PARIS: A gang of French fishermen have been jailed for five years for smuggling 130 Albanians into the UK via beaches near Plymouth.
A trial in Rennes, in Brittany, heard how the fishermen from Paimpol, preyed on ‘human misery’ and ‘desperation’.
French prosecutor Anne Fourmel said Britain was seen as the ‘Eldorado’ for hundreds of desperate illegal immigrants and these fishermen were attracted by ‘easy missions and easy money’.
Mrs Fournel said: “This was the trial of the exploitation of human misery as desperate people are prepared to pay colossal sums of money to leave their country to find their Eldorado in Great Britain.”
The procureure de la République (French procurator) asked that all fishermen involved in the clandestine human smuggling operations each pay a £360 fine per illegal immigrant ferried across the Channel.
Mrs Fournel asked that Albanian national Edmond Rapi, the mastermind behind the human trafficking ring, serve seven years in prison and pay a £110,000 fine.

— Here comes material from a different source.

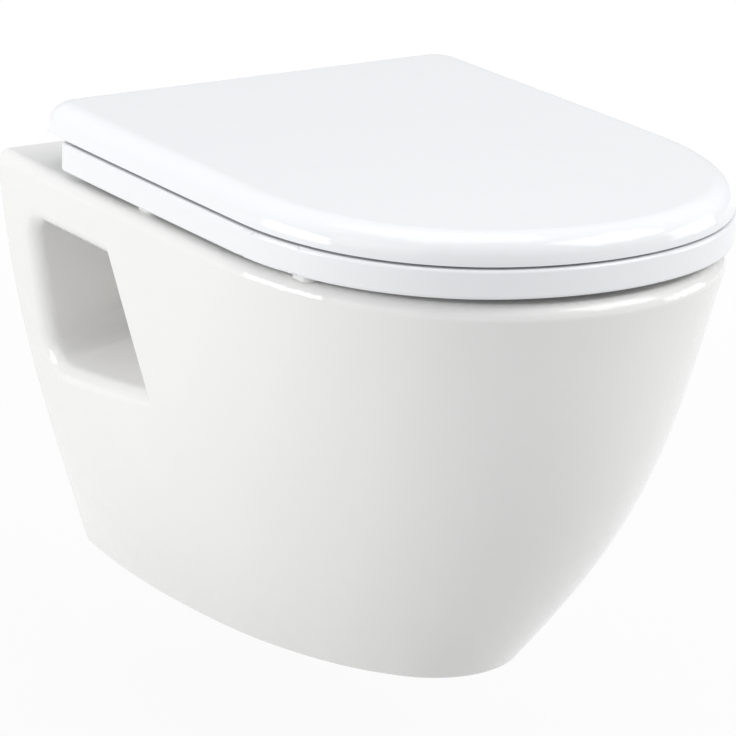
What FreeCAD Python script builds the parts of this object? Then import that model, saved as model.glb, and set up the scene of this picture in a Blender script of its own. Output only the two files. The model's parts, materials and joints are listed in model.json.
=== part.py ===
import FreeCAD, Part
import math
import os

Vector = FreeCAD.Vector

# Wall hung toilet: a vitreous china pan with a soft-closing seat ring and lid.
# Millimetres, +Z up. The wall is the plane y = 0 and the pan reaches towards -Y.
# The origin lies midway between the two wall fixings, on the wall plane.

# Pan body
pan_width = 356.0                # to the sharp rim edge, 355 once it is rounded
pan_projection = 523.0           # likewise, 520 once it is rounded
pan_height = 310.0
rim_height = 80.0                # rim above the wall fixings
rim_edge_radius = 9.0
behind_wall = 30.0               # how far the outlines run on before the wall plane cuts them
foot_edge_radius = 10.0
# Each level of the body: share of the height below the rim, then how far the
# side, the side at the wall and the front draw in, and where the front curve starts.
pan_levels = [
    (0.00, 0.0, 0.5, 0.0, -303.0),
    (0.25, 5.5, 11.5, 20.0, -255.0),
    (0.50, 13.5, 29.0, 47.0, -206.0),
    (0.75, 31.0, 52.5, 94.0, -158.0),
    (1.00, 71.5, 78.5, 157.5, -110.0),
]
front_roundness = 2.15           # exponent of the front curve, 2 is an ellipse

# Bowl
rim_side_width = 47.5            # flat rim beside the bowl
rim_front_width = 50.0
deck_depth = 138.0               # wall to the rear of the bowl's mouth
ledge_drop = 38.0                # rim to the flush ledge
ledge_width = 12.0
mouth_edge_radius = 6.0
bowl_middle = -280.0             # widest place of the bowl
# Bowl below the ledge: drop below the rim, then how far the side, rear and front draw in.
bowl_levels = [
    (38.0, 0.0, 0.0, 0.0),
    (80.0, 10.0, 8.0, 18.0),
    (140.0, 34.0, 18.0, 76.0),
    (190.0, 62.0, 28.0, 146.0),
]

# Water trap and outlet
trap_radius = 30.0
trap_bend_radius = 35.0
sump_y = -215.0                  # centre of the falling leg
sump_drop = 225.0                # rim to where the falling leg starts
sump_step = 2.0                  # how much wider the basin ends than the trap starts
trap_floor_drop = 302.0          # rim to the lowest inside point
weir_drop = 195.0                # rim to the top of the weir
outlet_drop = 180.0              # rim to the outlet's centre
outlet_bore_radius = 44.0
spigot_radius = 51.0
outlet_depth = 108.0             # wall to the inner end of the outlet's bore
spigot_setback = 10.0            # wall to the spigot's end

# Flush inlet
inlet_drop = 45.0                # rim to the inlet's centre
inlet_bore_radius = 27.5
inlet_socket_radius = 36.0
inlet_setback = 12.0
inlet_length = 50.0
flush_passage_radius = 20.0
flush_slot_half_width = 34.0
flush_slot_half_height = 8.0
flush_slot_drop = 26.0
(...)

However as Mr Rapi was judged in absentia, an international warrant has now been issued for his arrest. Each of the five ringleaders, including a businessman from Brittany were all sentenced to five years in prison.
Between January 2002 and January 2003 the fishermen carried out 16 trips in sail boats and motor boats between ports in Brittany and Normandy and dropped off their passengers in coves and on beaches along the coastline between Weymouth, Plymouth and South East Cornwall.
Most of the defendants are from the Breton port of Paimpol and skippered their own boats, the prosecutor said.